Протяжно, медленно, по движению воза тянулось: «Ý-глья, ý-глья, ý-глья!», «Картуфелю, тýфелю, тýфелю, тý-фелю!». Быстрее, на высоких нотах, пела баба: «Швáбры, швáбры, швабры´-ы!» Так же на «у» напирал продавец арбузов, у которого от них под конец оставалось только: «бузé-е»… Так же троечастно делил свое неудобное слово мороженщик, еще не с тележкой, а с подушкой с банками со льдом на голове, «Морó-жú-нэ´!» Подвижно модулировалось: «Яблоки, гру-ши, я-блоки-и!», так же и «Ря´бчики сибирские, ря´б-чики!» Очень разнообразно формулировали богатый ассортимент своих товаров франтоватые продавцы на дачах «клубники садовой», «земляники ананасной», «вишенья», и др. ягод, спаржи и прочих вкусных вещей. Певуче-лирически звучало: «Огýр-чики зелé-ные!», деловито-прозаически: «Ведра чинить, кастрюли паять, лудить!» Ритмичным речитативом предлагалось: «Точú-ть ножи-нó-жницы, брú-твы пра-вить!» И отрывистым, хриплым фаготом врезывался в эту сумятицу звуков татарин со своим: «Халáт, халáт» или «Старьé-берем! старьé-берем!»…

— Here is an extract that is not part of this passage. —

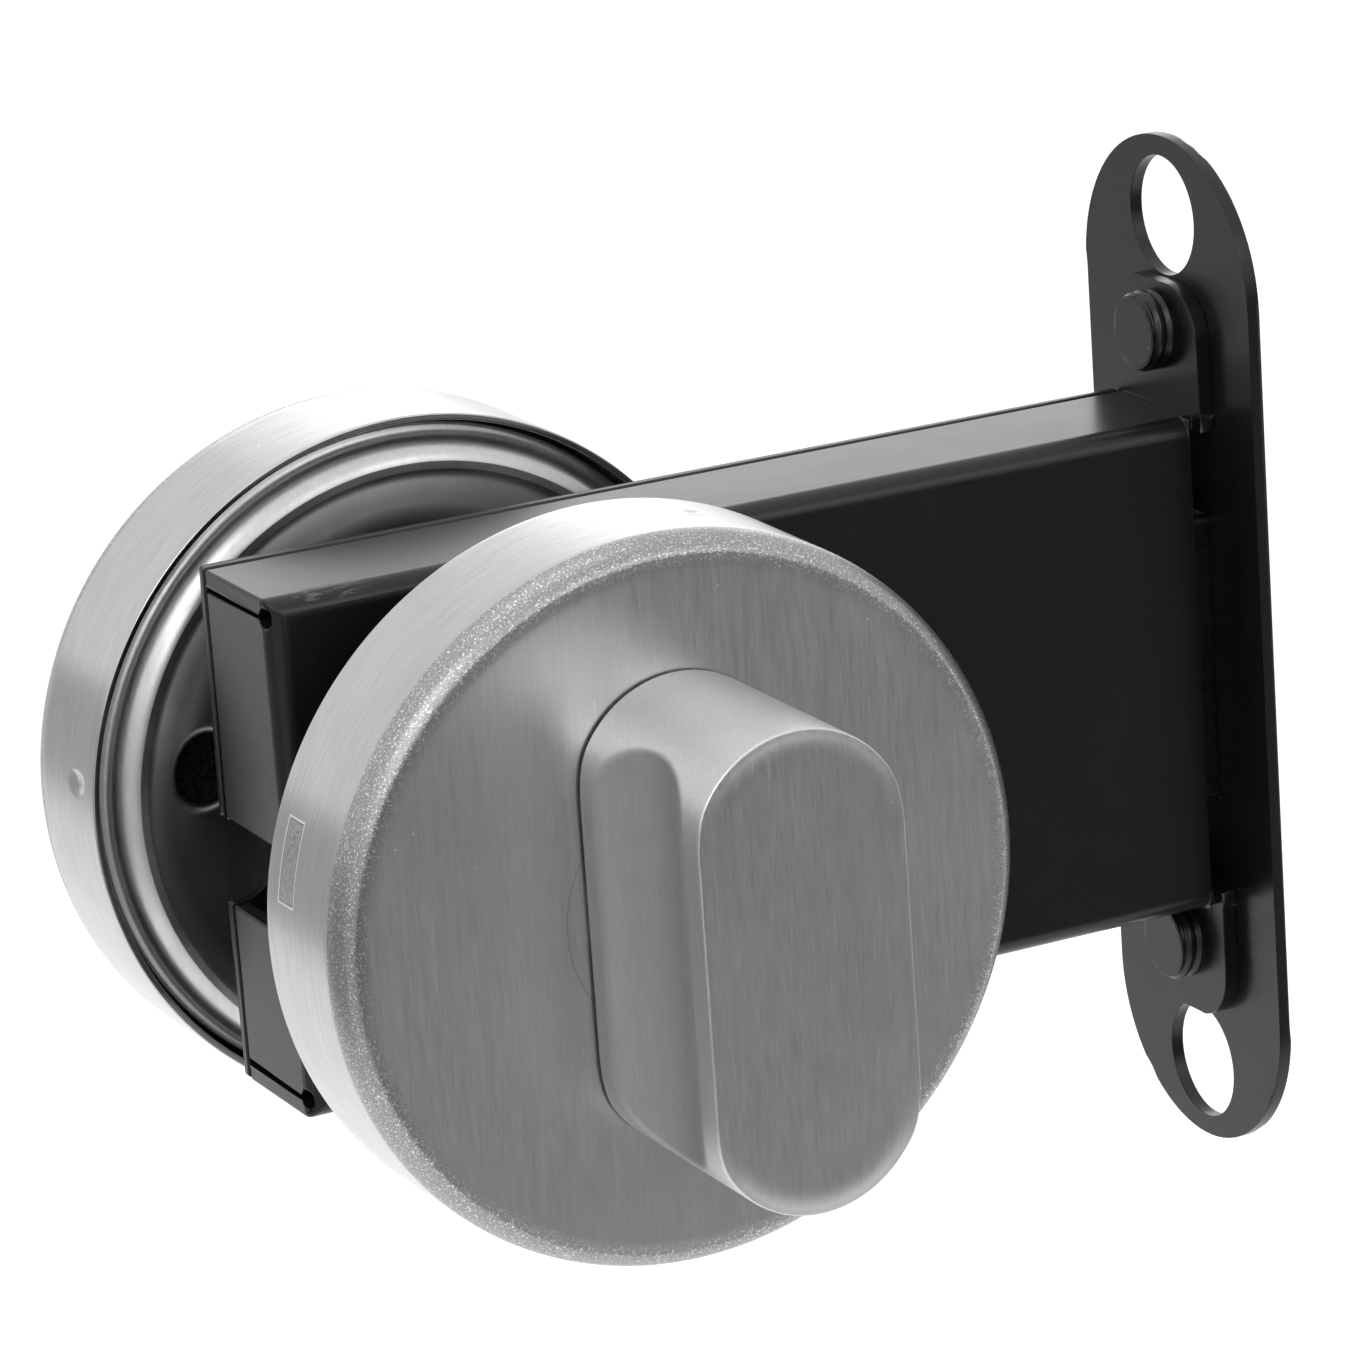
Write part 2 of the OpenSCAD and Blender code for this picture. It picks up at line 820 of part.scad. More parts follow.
// Flanged bush that sits in a backing plate
module bush() {
    seat = plate_dish + plate_sheet;
    rotate_extrude()
        translate([shank_d / 2 + running, 0])
            union() {
                translate([0, bush_start])
                    square([(bush_d - shank_d) / 2 - running, seat - bush_start]);
                translate([0, seat])
                    square([(bush_flange_d - shank_d) / 2 - running, bush_flange_t]);
            }
}

// Round shank with a circlip groove, from the rim plane up to a height
module shank(top) {
    difference() {
        translate([0, 0, shank_start])
            cylinder(h = top - shank_start, d = shank_d);
        translate([0, 0, clip_start - snug])
            difference() {
                cylinder(h = clip_t + 2 * snug, d = shank_d + over);
                translate([0, 0, -over])
                    cylinder(h = clip_t + 2 * over, d = shank_d - 2 * groove_depth);
            }
    }
}

// Square socket and the grub screw's hole, to be cut from a shank
module shank_cuts() {
    socket_w = spindle_w + 2 * snug;
    translate([-socket_w / 2, -socket_w / 2, 0])
        cube([socket_w, socket_w, socket_depth]);
    translate([0, 0, grub_z()])
        rotate([0, 90, 0])
            cylinder(h = shank_d, d = grub_d + 2 * snug);
}

function grub_z() = plate_dish + plate_sheet + bush_flange_t + grub_d / 2 + loose;

// Grub screw between the shank's surface and the spindle
module grub_screw() {
    translate([spindle_w / 2, 0, grub_z()])
        rotate([0, 90, 0])
            difference() {
                cylinder(h = (shank_d - spindle_w) / 2 - loose, d = grub_d);
                translate([0, 0, (shank_d - spindle_w) / 2 - loose - grub_d / 3])
                    cylinder(h = grub_d, d = grub_d / 2, $fn = 6);
            }
}

// Circlip with an open mouth
module circlip() {
    translate([0, 0, clip_start])
        linear_extrude(clip_t)
            difference() {
                circle(d = clip_d);
                circle(d = shank_d - 2 * groove_depth + 2 * snug);
                polygon([
                    [0, 0],
                    [clip_d, clip_d * tan(clip_mouth / 2)],
                    [clip_d, -clip_d * tan(clip_mouth / 2)]
                ]);
            }
}

module front_rose_cover() {
    color(satin_steel)
        front_side()
            rose_cover(front_dimple_turn);
}

module front_rose_plate() {
    color(bright_steel)
        front_side()
            rose_plate();
}

module front_bush() {
    color(nylon)
        front_side()
            bush();
}

// Oblong outline of the thumb turn
module turn_outline() {
    end_place = turn_l / 2 - turn_end_r;
    intersection() {
        square([turn_w, turn_l], center = true);
        union() {
            square([2 * turn_end_r, 2 * end_place], center = true);
            for (side = [-1, 1])
                translate([0, side * end_place])
                    circle(turn_end_r);
        }
    }
}

// Thumb turn: oblong body with finger scallops on both sides, and its shank
module thumb_turn() {
    color(satin_steel)
        front_side()
            difference() {
                union() {
                    shank(turn_base + over);
                    translate([0, 0, turn_base])
                        linear_extrude(turn_depth)
                            turn_outline();
                }
                for (side = [-1, 1])
                    translate([
                        side * (turn_w / 2 - scallop_in + scallop_r),
                        turn_l,
                        rose_depth + scallop_mid
                    ])
                        rotate([90, 0, 0])
                            cylinder(h = 2 * turn_l, r = scallop_r);
                shank_cuts();
            }
}

// Thin washer on a shank, under its head
module washer() {
    translate([0, 0, turn_base - washer_t])
        difference() {
            cylinder(h = washer_t, d = washer_d);
            translate([0, 0, -over])
                cylinder(h = washer_t + 2 * over, r = shank_d / 2 + snug);
        }
}

module turn_washer() {
    color(nylon)
        front_side()
            washer();
}

module turn_circlip() {
    color(dull_steel)
        front_side()
            circlip();
}

module turn_grub_screw() {
    color(dull_steel)
        front_side()
            grub_screw();
}

// Part of a ring between two radii that spans an angle about the upright
module arc_band(inner, outer, angle) {
    reach = 2 * outer;
    intersection() {
        difference() {
            circle(outer);
            circle(inner);
        }
        polygon([
            [0, 0],
            [reach * sin(angle / 2), reach * cos(angle / 2)],
            [-reach * sin(angle / 2), reach * cos(angle / 2)]
        ]);
    }
}

// Rear rose cover, with the indicator window above the release boss
module rear_rose_cover() {
    color(satin_steel)
        rear_side()
            difference() {
                rose_cover(rear_dimple_turn);
                translate([0, 0, face_in - over])
                    linear_extrude(rose_wall + 2 * over)
                        arc_band(window_in, window_out, window_angle);
            }
}

module rear_rose_plate() {
    color(bright_steel)
        rear_side()
            rose_plate();
}

module rear_bush() {
    color(nylon)
        rear_side()
            bush();
}

// Release boss with a coin slot, on a shank like the thumb turn's
module release_boss() {
    color(satin_steel)
        rear_side()
            difference() {
                union() {
                    shank(turn_base + over);
                    translate([0, 0, turn_base])
                        cylinder(h = boss_h - boss_chamfer, d = boss_d);
                    translate([0, 0, turn_base + boss_h - boss_chamfer])
                        cylinder(h = boss_chamfer, d1 = boss_d, d2 = boss_d - 2 * boss_chamfer);
                }
                translate([0, 0, turn_base + boss_h - coin_depth])
                    linear_extrude(coin_depth + over)
                        union() {
                            square([coin_w, coin_l - coin_w], center = true);
                            for (side = [-1, 1])
                                translate([0, side * (coin_l - coin_w) / 2])
                                    circle(coin_w / 2);
                        }
                shank_cuts();
            }
}

module release_washer() {
    color(nylon)
        rear_side()
            washer();
}

module release_circlip() {
    color(dull_steel)
        rear_side()
            circlip();
}

module release_grub_screw() {
    color(dull_steel)
        rear_side()
            grub_screw();
}

// Indicator disc pressed onto the release boss's shank
module indicator_disc() {
    color([0.2, 0.55, 0.25])
        rear_side()
            difference() {
                union() {
                    translate([0, 0, disc_top - disc_t])
                        cylinder(h = disc_t, r = rose_d / 2 - disc_inset);
                    translate([0, 0, disc_top - disc_t - disc_collar_h])
                        cylinder(h = disc_collar_h, d = disc_collar_d);
                }
                cylinder(h = rose_depth, r = shank_d / 2 + snug);
            }
}

// Clear lens: a flange behind the cover's face and a land that fills the window
module window_lens() {
    flange_angle = window_angle + 2 * asin(lens_lap / window_in);
    land_angle = window_angle - 2 * asin(snug / window_in);
    color([0.85, 0.9, 0.9, 0.4])
        rear_side()
            union() {
                translate([0, 0, lens_low])
                    linear_extrude(lens_t)
                        arc_band(window_in - lens_lap, window_out + lens_lap, flange_angle);
                translate([0, 0, face_in - lens_t / 2])
                    linear_extrude(rose_wall + lens_t / 2)
                        arc_band(window_in + snug, window_out - snug, land_angle);
            }
}

case_body();
case_cover();
cover_studs();
forend();
forend_screws();
bolt_head();
bolt_tail();
tail_rivets();
guide_tube();
follower();
crank_pin();
detent_spring();
spindle();
front_rose_cover();
front_rose_plate();
front_bush();
thumb_turn();
turn_washer();
turn_circlip();
turn_grub_screw();
rear_rose_cover();
rear_rose_plate();
rear_bush();
release_boss();
release_washer();
release_circlip();
release_grub_screw();
indicator_disc();
window_lens();
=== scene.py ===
"""Looks of a toilet indicator bolt: roses, plates, thumb turn, screw threads, finishes and studio.

Everything is in metres in the CAD frame: +X out of the door's edge, +Y through the door, +Z up.
"""

import math
import bmesh
import bpy
import numpy as np
from bpy.props import FloatProperty, FloatVectorProperty, PointerProperty
from mathutils import Euler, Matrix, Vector


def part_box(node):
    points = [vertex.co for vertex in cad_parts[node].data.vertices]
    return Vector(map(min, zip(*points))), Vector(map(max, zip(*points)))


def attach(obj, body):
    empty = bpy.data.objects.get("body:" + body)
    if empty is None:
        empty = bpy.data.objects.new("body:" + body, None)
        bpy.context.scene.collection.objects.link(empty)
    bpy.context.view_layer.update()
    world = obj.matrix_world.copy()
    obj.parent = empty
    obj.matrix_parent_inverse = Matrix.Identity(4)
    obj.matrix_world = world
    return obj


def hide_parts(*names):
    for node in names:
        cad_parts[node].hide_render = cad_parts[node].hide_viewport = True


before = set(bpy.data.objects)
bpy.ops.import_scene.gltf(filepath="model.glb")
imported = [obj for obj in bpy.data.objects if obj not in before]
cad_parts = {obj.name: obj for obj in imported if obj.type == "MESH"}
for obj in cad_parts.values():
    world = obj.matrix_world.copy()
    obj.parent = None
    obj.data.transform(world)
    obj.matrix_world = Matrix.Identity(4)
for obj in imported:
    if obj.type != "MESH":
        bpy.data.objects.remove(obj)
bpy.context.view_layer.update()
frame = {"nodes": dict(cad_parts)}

bl_info = {
    "name": "Toilet indicator bolt",
    "version": (1, 0, 0),
    "blender": (4, 5, 0),
    "location": "View3D > Sidebar > Lock",
    "description": "Dresses a toilet indicator bolt and sets up its studio",
    "category": "Object",
}

MM = 0.001
ROSE_LOW, ROSE_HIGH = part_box("front_rose_cover")
TURN_LOW, TURN_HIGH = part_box("thumb_turn")
PLATE_LOW, PLATE_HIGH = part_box("front_rose_plate")
DISC_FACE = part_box("indicator_disc")[1].y
SPINDLE_X = (ROSE_LOW.x + ROSE_HIGH.x) / 2
SPINDLE_Z = (ROSE_LOW.z + ROSE_HIGH.z) / 2
RIM_Y = -ROSE_HIGH.y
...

Все ли это? А разнообразные и шумные крики «вербы»? Музыка каруселей, качелей, балаганов «под Девичьим»?. А своеобразный птичий концерт «на Трубе» в день Благовещенья, когда покупали и раскрывали «темницы» воздушных пленниц, и они пели, «утопая в сияньи голубого дня»[v]? А кое-где, на ассовской Плющихе, в ранние годы нашего детства по утрам еще играл рожок пастуха и мычало проходившее стадо.
Но довольно, я-таки далеко отошел от настоящей музыки и пора начать другую главу, заключив только, что Москва звучала, — звучала громко, живо, разнообразно.